**Problem to solve**
Give the data again, word for word.

**Source data**
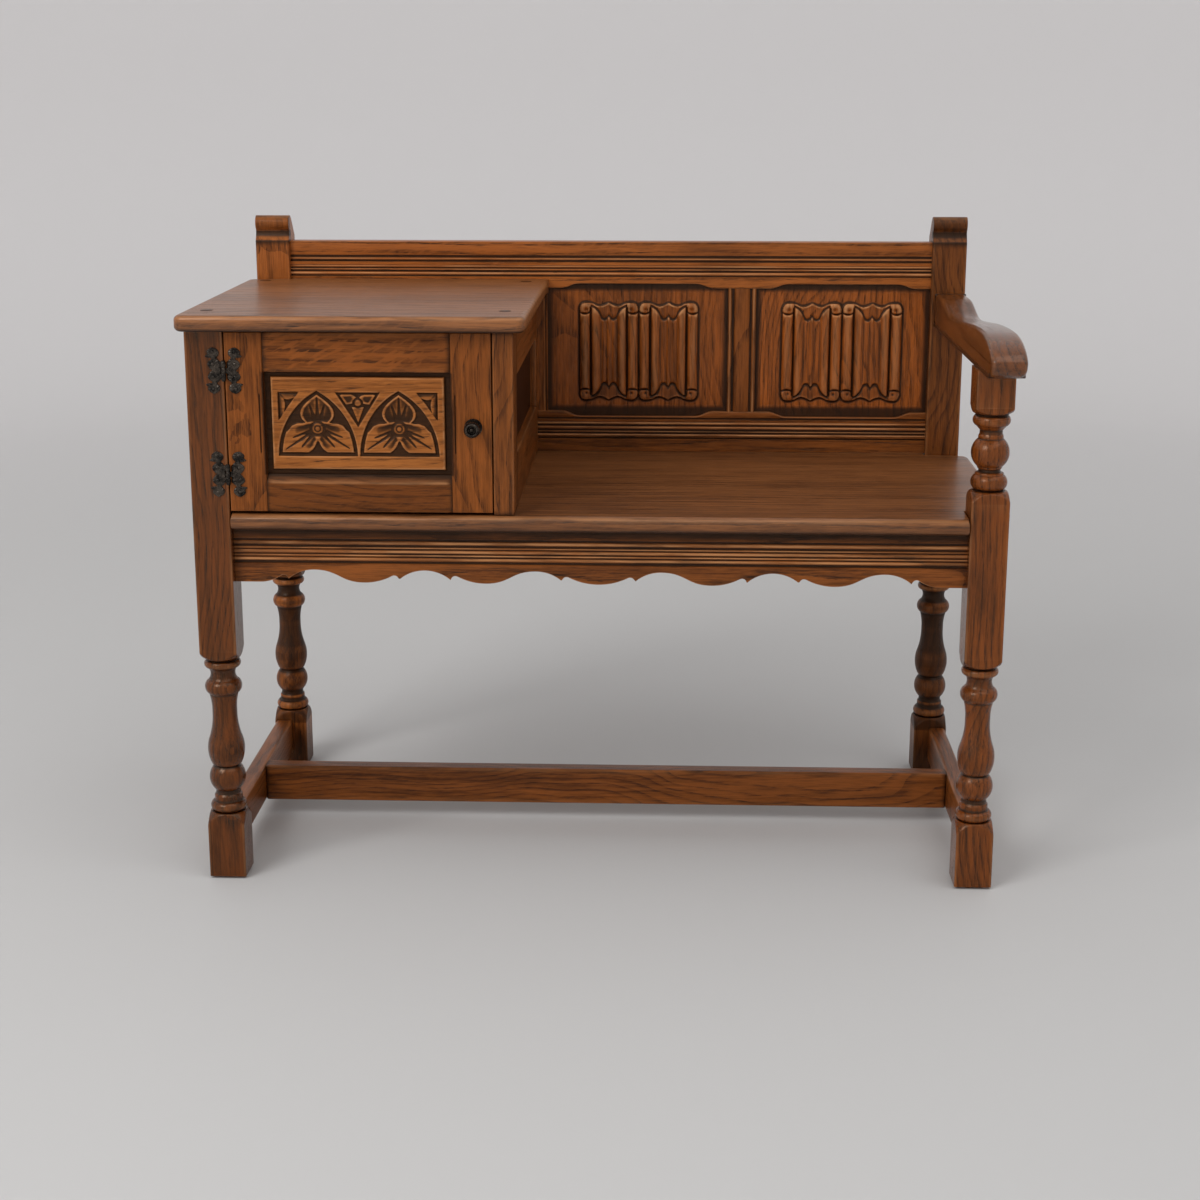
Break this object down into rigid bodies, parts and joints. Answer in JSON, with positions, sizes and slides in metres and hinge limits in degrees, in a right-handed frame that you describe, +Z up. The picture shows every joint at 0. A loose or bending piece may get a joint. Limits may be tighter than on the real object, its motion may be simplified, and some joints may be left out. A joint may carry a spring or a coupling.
{
  "type": "telephone bench",
  "caption": "Carved and turned oak telephone bench: a seat with one arm and a panelled back, beside a small cupboard with a hinged door under a table top.",
  "frame": {"origin": "middle of the footprint's bounding box, on the floor", "axes": "+X along the bench towards the arm, +Y towards the back, +Z up"},
  "size_m": [0.98, 0.527, 0.783],
  "materials": {
    "oak_frame": "satin lacquer over dark oak stain",
    "oak_turned": "satin lacquer over dark oak stain",
    "oak_board": "semi-gloss lacquer over oak stain, long grain",
    "oak_door": "satin lacquer over oak stain",
    "oak_carved_door": "satin lacquer, lighter oak with dark glaze in the cuts",
    "oak_linenfold": "satin lacquer, dark glaze in the folds",
    "oak_panel": "satin lacquer over oak stain",
    "oak_arm": "satin lacquer, a little worn",
    "oak_plug": "satin lacquer",
    "plain_softwood": "bare sawn wood",
    "black_iron": "black hammered, a little worn",
    "dark_bronze": "dark antique bronze",
    "nylon_glide": "matt",
    "catch_plastic": "matt brown",
    "screw_steel": "zinc plated"
  },
  "bodies": {
    "bench": {"arm_rest": "oak_arm", "back_bottom_rail": "oak_frame", "back_muntin": "oak_frame", "back_panel_plain": "oak_panel", "back_stile": "oak_frame", "back_top_rail": "oak_frame", "cabinet_top": "oak_board", "catch_body": "catch_plastic", "catch_screws": "screw_steel", "centre_stretcher": "oak_frame", "end_bottom_rail": "oak_frame", "end_panel": "oak_panel", "end_top_rail": "oak_frame", "foot_glides": "nylon_glide", "front_apron": "oak_frame", "front_leg_left": "oak_turned", "front_leg_right": "oak_turned", "hinge_leg_nails": "black_iron", "hinge_lower_leg_leaf": "black_iron", "hinge_lower_pin": "black_iron", "hinge_upper_leg_leaf": "black_iron", "hinge_upper_pin": "black_iron", "linenfold_panel_left": "oak_linenfold", "linenfold_panel_right": "oak_linenfold", "rear_apron": "oak_frame", "rear_post_left": "oak_turned", "rear_post_right": "oak_turned", "seat_block_screws": "screw_steel", "seat_blocks": "plain_softwood", "seat_board": "oak_board", "side_apron_left": "oak_frame", "side_apron_right": "oak_frame", "side_bottom_rail": "oak_frame", "side_front_stile": "oak_frame", "side_panel": "oak_panel", "side_rear_stile": "oak_frame", "side_stretcher_left": "oak_frame", "side_stretcher_right": "oak_frame", "side_top_rail": "oak_frame", "top_plugs": "oak_plug", "top_screws": "screw_steel"},
    "door": {"door_bottom_rail": "oak_door", "door_carved_panel": "oak_carved_door", "door_hinge_stile": "oak_door", "door_knob": "dark_bronze", "door_lock_stile": "oak_door", "door_top_rail": "oak_door", "hinge_door_nails": "black_iron", "hinge_lower_door_leaf": "black_iron", "hinge_upper_door_leaf": "black_iron", "knob_plate": "dark_bronze", "knob_screw": "screw_steel", "strike_plate": "screw_steel", "strike_screw": "screw_steel"}
  },
  "joints": [
    {"name": "door_hinge", "type": "hinge", "parent": "bench", "child": "door", "pos_m": [-0.43425, -0.1847, 0.572], "axis": [0, 0, -1], "range_deg": [0, 170]}
  ]
}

**Result of the exercise**
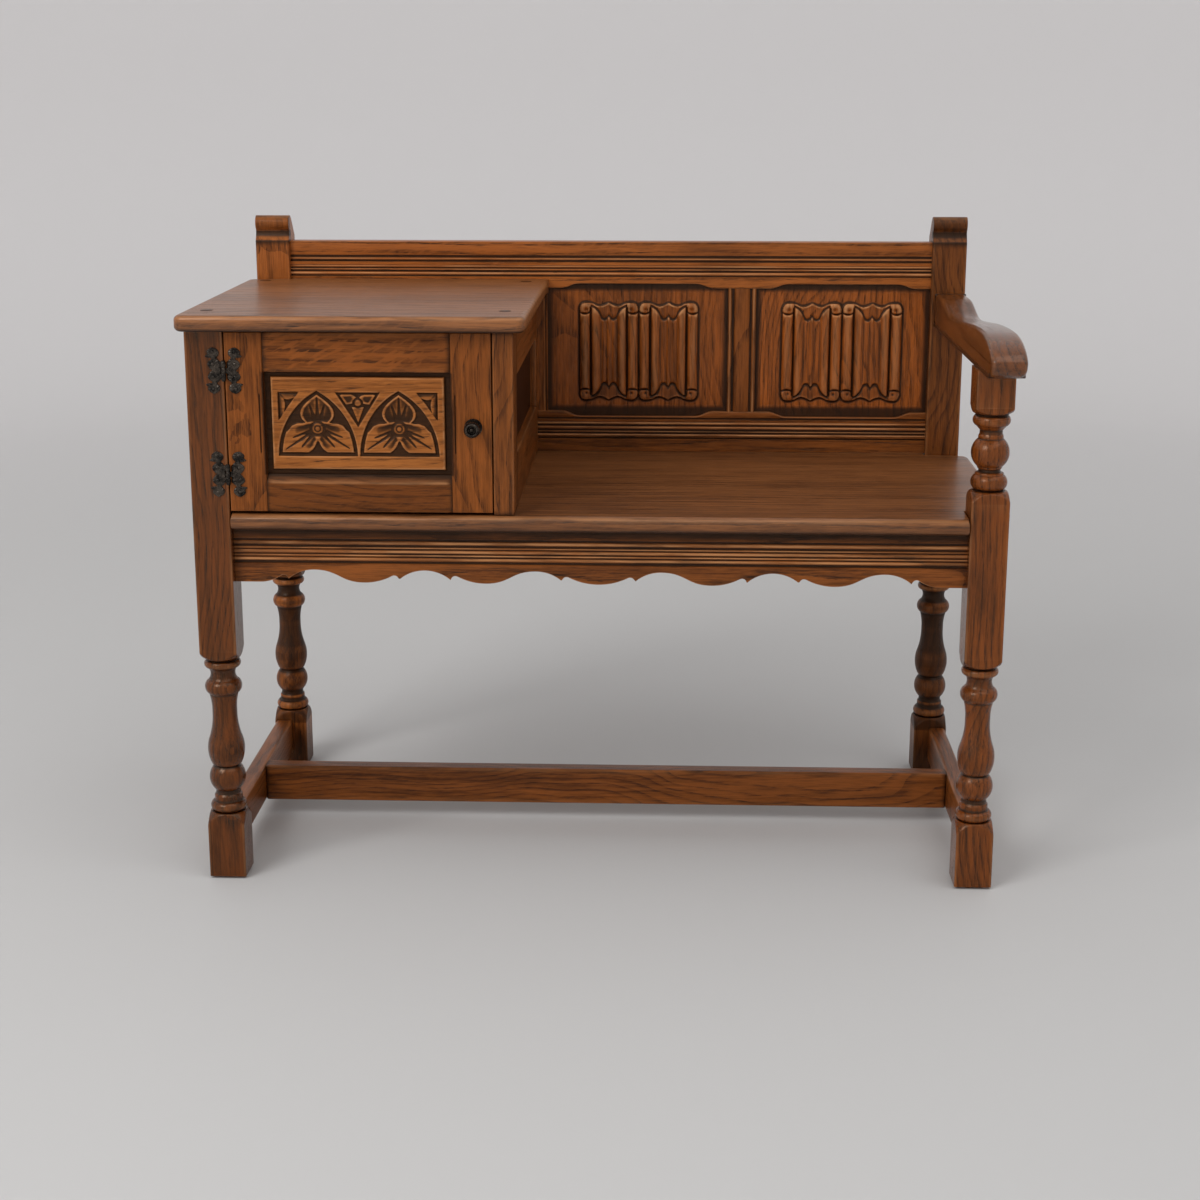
Break this object down into rigid bodies, parts and joints. Answer in JSON, with positions, sizes and slides in metres and hinge limits in degrees, in a right-handed frame that you describe, +Z up. The picture shows every joint at 0. A loose or bending piece may get a joint. Limits may be tighter than on the real object, its motion may be simplified, and some joints may be left out. A joint may carry a spring or a coupling.
{
  "type": "telephone bench",
  "caption": "Carved and turned oak telephone bench: a seat with one arm and a panelled back, beside a small cupboard with a hinged door under a table top.",
  "frame": {"origin": "middle of the footprint's bounding box, on the floor", "axes": "+X along the bench towards the arm, +Y towards the back, +Z up"},
  "size_m": [0.98, 0.527, 0.783],
  "materials": {
    "oak_frame": "satin lacquer over dark oak stain",
    "oak_turned": "satin lacquer over dark oak stain",
    "oak_board": "semi-gloss lacquer over oak stain, long grain",
    "oak_door": "satin lacquer over oak stain",
    "oak_carved_door": "satin lacquer, lighter oak with dark glaze in the cuts",
    "oak_linenfold": "satin lacquer, dark glaze in the folds",
    "oak_panel": "satin lacquer over oak stain",
    "oak_arm": "satin lacquer, a little worn",
    "oak_plug": "satin lacquer",
    "plain_softwood": "bare sawn wood",
    "black_iron": "black hammered, a little worn",
    "dark_bronze": "dark antique bronze",
    "nylon_glide": "matt",
    "catch_plastic": "matt brown",
    "screw_steel": "zinc plated"
  },
  "bodies": {
    "bench": {"arm_rest": "oak_arm", "back_bottom_rail": "oak_frame", "back_muntin": "oak_frame", "back_panel_plain": "oak_panel", "back_stile": "oak_frame", "back_top_rail": "oak_frame", "cabinet_top": "oak_board", "catch_body": "catch_plastic", "catch_screws": "screw_steel", "centre_stretcher": "oak_frame", "end_bottom_rail": "oak_frame", "end_panel": "oak_panel", "end_top_rail": "oak_frame", "foot_glides": "nylon_glide", "front_apron": "oak_frame", "front_leg_left": "oak_turned", "front_leg_right": "oak_turned", "hinge_leg_nails": "black_iron", "hinge_lower_leg_leaf": "black_iron", "hinge_lower_pin": "black_iron", "hinge_upper_leg_leaf": "black_iron", "hinge_upper_pin": "black_iron", "linenfold_panel_left": "oak_linenfold", "linenfold_panel_right": "oak_linenfold", "rear_apron": "oak_frame", "rear_post_left": "oak_turned", "rear_post_right": "oak_turned", "seat_block_screws": "screw_steel", "seat_blocks": "plain_softwood", "seat_board": "oak_board", "side_apron_left": "oak_frame", "side_apron_right": "oak_frame", "side_bottom_rail": "oak_frame", "side_front_stile": "oak_frame", "side_panel": "oak_panel", "side_rear_stile": "oak_frame", "side_stretcher_left": "oak_frame", "side_stretcher_right": "oak_frame", "side_top_rail": "oak_frame", "top_plugs": "oak_plug", "top_screws": "screw_steel"},
    "door": {"door_bottom_rail": "oak_door", "door_carved_panel": "oak_carved_door", "door_hinge_stile": "oak_door", "door_knob": "dark_bronze", "door_lock_stile": "oak_door", "door_top_rail": "oak_door", "hinge_door_nails": "black_iron", "hinge_lower_door_leaf": "black_iron", "hinge_upper_door_leaf": "black_iron", "knob_plate": "dark_bronze", "knob_screw": "screw_steel", "strike_plate": "screw_steel", "strike_screw": "screw_steel"}
  },
  "joints": [
    {"name": "door_hinge", "type": "hinge", "parent": "bench", "child": "door", "pos_m": [-0.43425, -0.1847, 0.572], "axis": [0, 0, -1], "range_deg": [0, 170]}
  ]
}